You be the judge: read the book.
December 12, 2021
Doctor Alana Hands, an Authority on Medieval Romance, previews ‘Mirrored Sword’ .
Hello! I am Alan Hands, the author of the book the good professor has just previewed. What do you think of her performance? What will you think of mine? I think the jury is still out on that one, because there is more to writing and publishing that just writing and publishing.
Writing a book and publishing it are monumental achievements, akin to building the Eiffel Tower, the Taj Mahal, and Sydney Opera House, but what use is a Sydney Opera House, Taj Mahal or Eiffel Tower if you don’t build the roads and bridges that bring the tourists?
I’m talking about marketing and advertising. It’s a steep learning curve for the novice, a roller coaster ride that you can’t exit whenever it pleases you, or your future as an author will be spectacularly short. It might be spectacularly short anyway, if you get it horribly wrong.

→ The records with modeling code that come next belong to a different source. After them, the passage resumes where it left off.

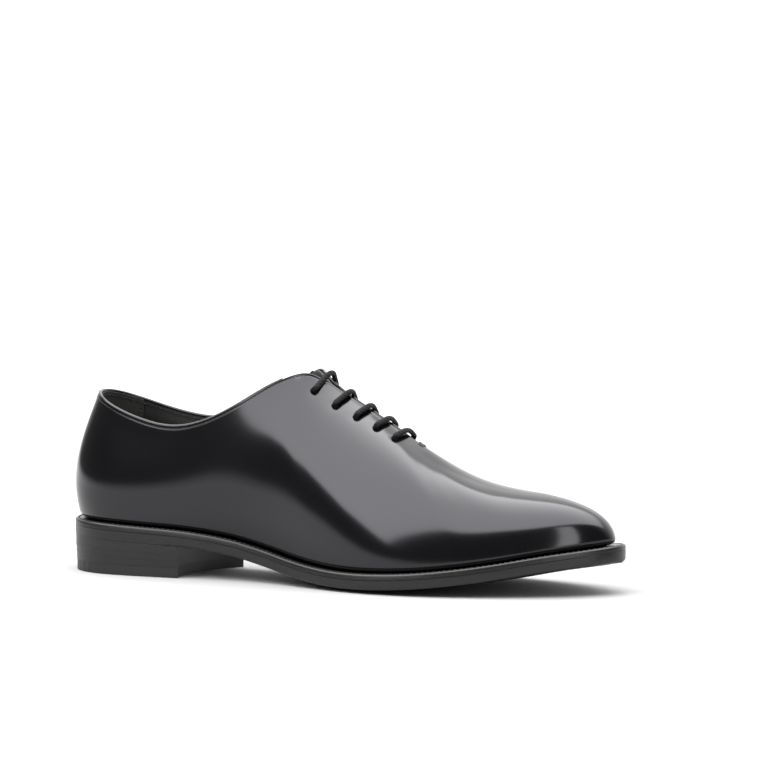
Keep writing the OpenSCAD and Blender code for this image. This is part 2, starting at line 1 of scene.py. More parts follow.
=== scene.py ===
"""Looks of a black leather oxford shoe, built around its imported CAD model.

The CAD draws the shoe's layers as coarse grids of points on smooth curves. This script follows
the same curves, in millimetres and in the CAD's own coordinates, on much finer grids, and
adds the stitches, rounded edges, seams and materials.

A place on the upper is a station t and a height v. Station 0 is the back seam, HALF the tip of
the toe, and t and LOOP - t face each other on the outer and the inner side. Height 0 is the foot
at the welt and 1 the top edge.
"""
import math

import bmesh
import bpy
import numpy as np
from mathutils import Matrix, Vector


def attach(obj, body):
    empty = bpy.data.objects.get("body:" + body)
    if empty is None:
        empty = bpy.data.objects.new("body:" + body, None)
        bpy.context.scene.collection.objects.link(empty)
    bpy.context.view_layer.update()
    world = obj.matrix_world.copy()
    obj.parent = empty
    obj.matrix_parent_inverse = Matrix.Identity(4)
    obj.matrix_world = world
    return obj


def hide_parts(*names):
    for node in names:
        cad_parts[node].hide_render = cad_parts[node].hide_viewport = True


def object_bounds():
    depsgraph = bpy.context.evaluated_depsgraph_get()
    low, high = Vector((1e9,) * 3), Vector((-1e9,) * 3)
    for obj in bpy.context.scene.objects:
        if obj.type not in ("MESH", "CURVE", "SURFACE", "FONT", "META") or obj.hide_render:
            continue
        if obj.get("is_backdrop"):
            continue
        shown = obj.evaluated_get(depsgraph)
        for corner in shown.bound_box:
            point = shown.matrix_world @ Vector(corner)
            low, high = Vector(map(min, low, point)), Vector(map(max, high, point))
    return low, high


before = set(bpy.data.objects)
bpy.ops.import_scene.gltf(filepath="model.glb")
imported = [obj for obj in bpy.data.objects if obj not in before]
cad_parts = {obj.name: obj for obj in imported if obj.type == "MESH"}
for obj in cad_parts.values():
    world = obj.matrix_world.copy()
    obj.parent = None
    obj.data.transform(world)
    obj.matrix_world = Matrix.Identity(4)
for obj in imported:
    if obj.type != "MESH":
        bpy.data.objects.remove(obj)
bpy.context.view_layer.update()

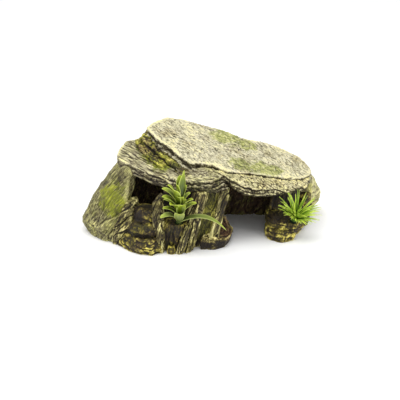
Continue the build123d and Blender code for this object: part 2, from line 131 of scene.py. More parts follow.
def remeshed_copy(node, voxel, rounding):
    """A new object with the CAD node's shape in even small faces, its edges worn round."""
    piece = bpy.data.objects.new("stone_" + node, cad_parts[node].data.copy())
    bpy.context.scene.collection.objects.link(piece)
    piece.data.materials.clear()
    remesh = piece.modifiers.new("even", "REMESH")
    remesh.mode = "VOXEL"
    remesh.voxel_size = voxel
    wear = piece.modifiers.new("wear", "SMOOTH")
    wear.factor = 0.5
    wear.iterations = rounding
    evaluated = piece.evaluated_get(bpy.context.evaluated_depsgraph_get())
    even = bpy.data.meshes.new_from_object(evaluated)
    piece.modifiers.clear()
    piece.data = even
    even.name = piece.name
    return piece


def read_vectors(items, label):
    """The three numbers called label of each of a mesh's items."""
    values = np.empty(len(items) * 3)
    items.foreach_get(label, values)
    return values.reshape(-1, 3)


def neighbour_mean(values, edges, counts):
    """The mean of each vertex's neighbours."""
    total = np.empty_like(values)
    for axis in range(values.shape[1]):
        column = values[:, axis]
        total[:, axis] = np.bincount(edges[:, 0], column[edges[:, 1]], len(values))
        total[:, axis] += np.bincount(edges[:, 1], column[edges[:, 0]], len(values))
    return total / counts[:, None]


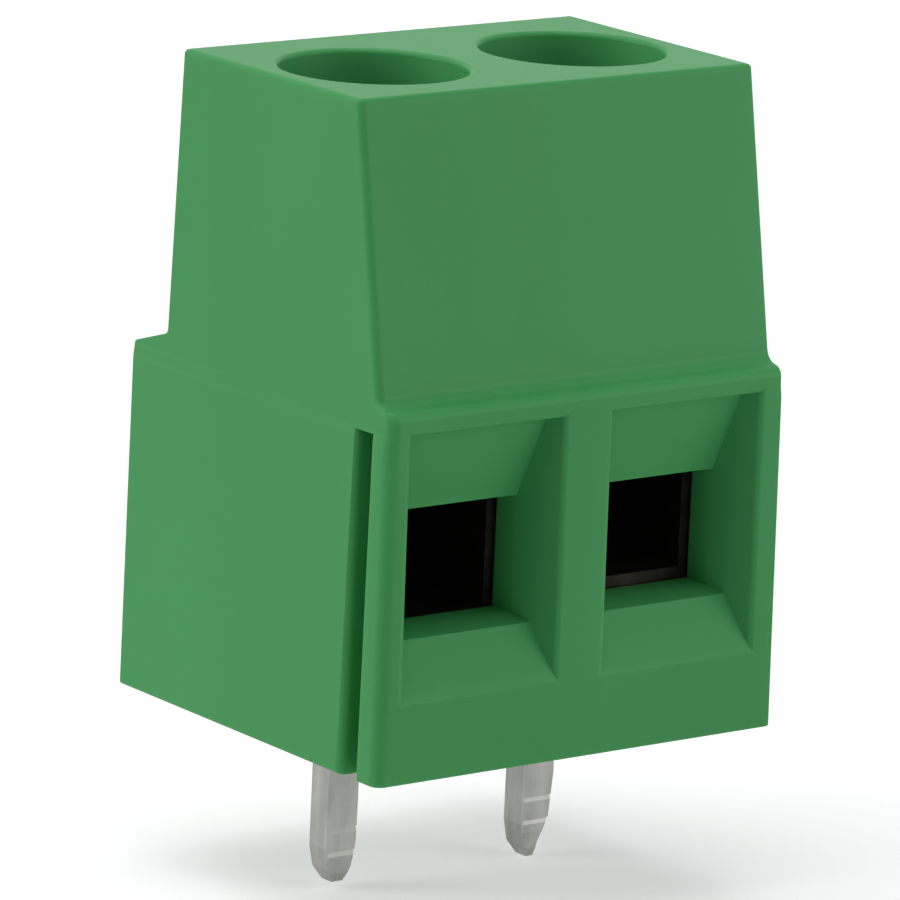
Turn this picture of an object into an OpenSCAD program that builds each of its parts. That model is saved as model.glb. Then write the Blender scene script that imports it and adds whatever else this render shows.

Has the good professor ruined my career with her impassioned devotion to my work? It’s a risk I must take. Consider the financial costs of self-promotion and set aside the cost to one’s reputation and dignity. On average, getting just one person to reach my blog costs about 60 cents in Facebook ads, or let’s say about $30 for 50 people. On average, only about one out of ten visitors will then click the link to my amazon pages and, of those ten, just one will end up buying one of my absurdly cheap books (gotta sell cheap to compete). So, we’re looking at $60 out for maybe one sale, amounting to a couple of dollars. How long can I keep bleeding money in this way? Hopefully long enough for word to spread that Mirrored Sword is a great story.
I’ve got great books to sell, great covers for them, and great reviews, but it is all down the drain if I can’t connect the road and bridges to this masterpiece. And now that I’m getting this stuff off my chest, let me have a word in your pearly shell about Amazon.
You might think Amazon would look after someone who spends his own money drawing people to their website. Instead, they provide my books with a Look Inside function which, being an online device, makes a mess of the formatting I took such care with. It doesn’t affect the books you purchase but it must give you pause for thought: is this book defective and is it worth buying? Worse still, Amazon advertises other books on my pages and, being Amazon, it knows exactly what sort of books you usually buy. So, if you are here out of mere curiosity, and you are still curious enough to follow the links to Amazon, the chances are you will see other books on my pages that look more like your sort of thing. Don’t be tempted by those outrageous flirts, the other books that Amazon parades about on my page, temptresses batting their eyelids at you, wiggling their hips! All I’ve got on my side is the good professor, Alana Hands.
Is it any wonder that I will try almost anything to market my books?